Represent edges explicitly to enable graph-style expansion. Even if you use a document store, keep a lightweight adjacency collection:

# edge document
from_id: 'stack_trace:abc123'
to_id: 'code_symbol:repoA/src/foo.py:Foo.bar'
relation: 'mentions'
weight: 0.9

from_id: 'code_symbol:...'
to_id: 'pr:42'
relation: 'touched_by'
weight: 0.8

Normalization tips

Map frame file paths to repo canonical paths; resolve symlinks and monorepo workspaces
Deduplicate identical stack traces by error signature + top N frames; track frequency counter
Merge PR review comments into the diff_hunk context; often the rationale for a change is in comments
Extract configuration references (flags, env keys) with simple regex into a normalized table; they are frequently the cause of flaky tests and env-specific errors

Ingestion pipelines

You want deterministic, resumable ETL with clear SLAs. Dagster or Airflow works well; for simpler orgs, a handful of idempotent workers is enough.

Connectors

Git hosting: GitHub/GitLab APIs for PRs, commits, review comments, and diff patches
CI: GitHub Actions, GitLab CI, Jenkins, CircleCI; collect logs, artifacts, and JUnit XML
Error tracking: Sentry-like webhook or your own error aggregator. Even plain stderr logs from Kubernetes can work if you parse them

Example: minimal GitHub Actions step exporting JUnit XML and logs to object storage and posting metadata to your RAG service:

yaml
name: test
on: [push, pull_request]
jobs:
  unit:
    runs-on: ubuntu-latest
    steps:
      - uses: actions/checkout@v4
      - uses: actions/setup-python@v5
        with:
          python-version: '3.11'
      - run: pip install -r requirements.txt
      - run: pytest -q --maxfail=1 --disable-warnings --junitxml=report.xml
      - name: upload artifacts
        uses: actions/upload-artifact@v4
        with:
          name: junit
          path: report.xml
      - name: notify rag
        run: |
          curl -sSf -X POST ${{ secrets.RAG_URL }}/ingest/ci \
            -H 'Authorization: Bearer ${{ secrets.RAG_TOKEN }}' \
            -F repo_id=${{ github.repository }} \
            -F commit_sha=${{ github.sha }} \
            -F branch=${{ github.ref_name }} \
            -F ci_job_id=${{ github.run_id }} \
            -F workflow_name='unit' \
            -F junit_xml=@report.xml \
            -F logs=@$GITHUB_STEP_SUMMARY

Parsing stack traces

For each language, implement a small parser producing canonical frames. Keep it simple; you can expand later.

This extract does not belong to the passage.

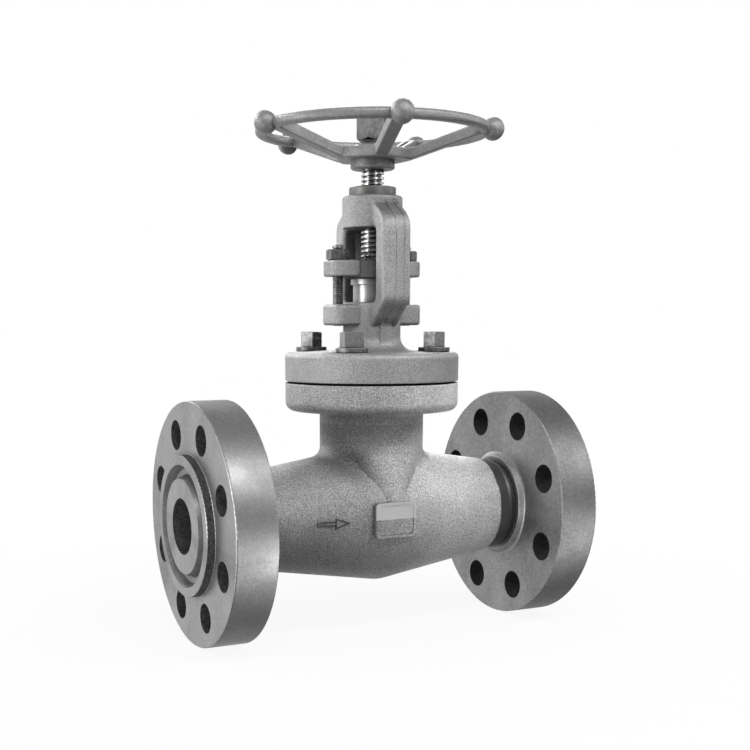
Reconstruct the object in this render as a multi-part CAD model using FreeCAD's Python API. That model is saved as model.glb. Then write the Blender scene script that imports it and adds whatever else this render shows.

Python: parse lines matching File path, line N, in function and the following code context
Java: parse at package.Class.method(File.java:line)
Node: parse at function (file:line:col) and support sourcemaps if present
Go: parse function lines and next source lines

Attach language and in_repo flags for filtering. For each frame, attempt to resolve to a code_symbol by scanning your symbol index (built from ctags, tree-sitter, or LSP servers).

Example Python-ish sketch:

python
import re

PY_FRAME = re.compile(r'File (.+), line (\d+), in (.+)')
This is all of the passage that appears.